Yorkshire need to start a resurgence
THE start of the 2017 county championship season next week will bring welcome comfort and reassurance alongside the perennial excitement that arrives with every new campaign.
As the England and Wales Cricket Board presses on with plans to reorder the summer again – and more radically than ever – from 2020, events around the country on April 7 will bear a familiarity which extends long beyond living memory.
The business will get very serious plenty soon enough - not least, for example, if Alastair Cook ends up facing his first ball in first-class cricket since his resignation as Test captain against his fellow England great James Anderson when Essex take on Lancashire on their return to Specsavers Division One.
But aside from the eye-catching opening exchanges, the games within games, at Chelmsford and six other venues at 11am next Friday there will be an air of slow-burn, manageable expectation which may just prove the antidote many need to the far-reaching changes afoot.

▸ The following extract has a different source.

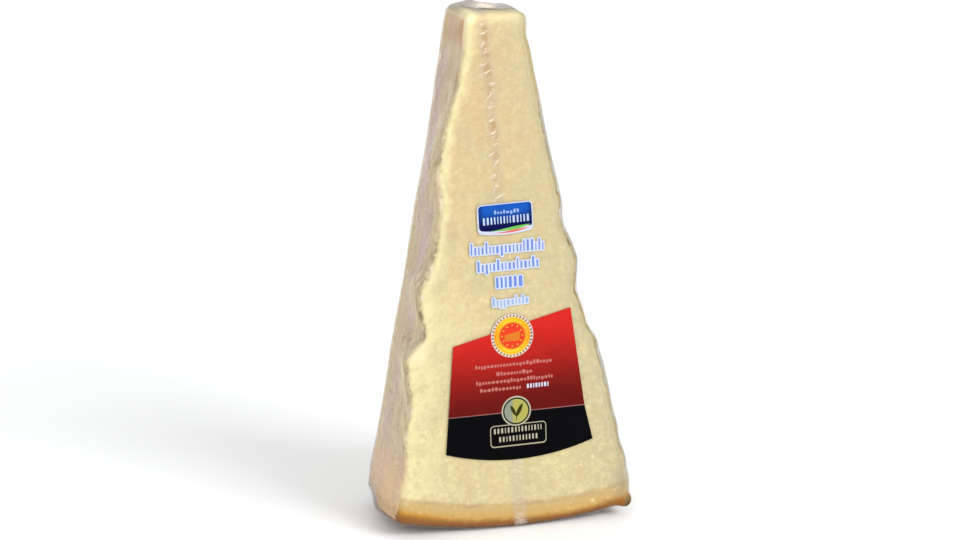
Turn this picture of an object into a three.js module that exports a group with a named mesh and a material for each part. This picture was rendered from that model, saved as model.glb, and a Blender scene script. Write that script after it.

That is not to say all will be as it always has been, of course.
The championship has undergone more than its share of transformations already, especially in modern times, since its official inception in 1890.
By the time a new franchise Twenty20 tournament inevitably redraws the landscape yet again, the four-day competition will be marking 20 years of its own two-division format.
Before then, though, this year sees a reduction from 16 to 14 rounds of matches and an asymmetric Division Two structure in which 10 teams will no longer be able to play each other twice.
Taking part will be clubs with points to prove, perceived wrongs to right perhaps and – in the case of current champions Middlesex – a benchmark to repeat.
Last September, it had been 23 years between the Londoners’ eighth and ninth outright title wins.
James Franklin’s team sealed the deal in the most thrilling fashion, Toby Roland-Jones finishing with a hat-trick as Middlesex bowled Yorkshire out for 178 in 35.2 overs in the last session of the season to stay above their back-to-back championship-winning opponents and also deprive Somerset of a still elusive first title in their history.
That Lord’s culmination of a protracted three-way tussle is no dramatic outlier in the battle for silverware over recent years, in which several championship pennants have been narrowly won. What of the 2017 contenders then? Middlesex should be top of plenty of lists, on a trends basis alone.
Yorkshire’s wins in 2014 and 2015 provided the fourth instance in the previous 16 years of champions following up the next season, and the squad assembled by Angus Fraser et al looks capable of doing the same.
They had only half an hour and four points to spare eight months ago - but with a settled and powerful line-up which has no obvious weakness and a clutch of players still improving to complement others’ experience, many boxes are ticked.
Yorkshire, who start their warm-up for the season against Leeds/Bradford MCCU at Headingley tomorrow, will do well to kick-start a resurgence, while for runners-up Somerset getting over the line has proved a major headache not just in first-class cricket but the shorter formats too.
Of the other likely contenders, Surrey are a coming force again - having re-established themselves in the top flight and subsequently acquired Durham wantaways Scott Borthwick and Mark Stoneman.
Those two top-order batsmen doubtless moved south with mixed feelings, since when the true plight of their native north east club has become painfully apparent.
Durham’s financial difficulties are well documented and although they have recruited wisely in the shape of overseas signings Stephen Cook and Tom Latham, the 48-point deduction with which they must start the new season following their enforced relegation will surely leave them with an impossible task to push for a return.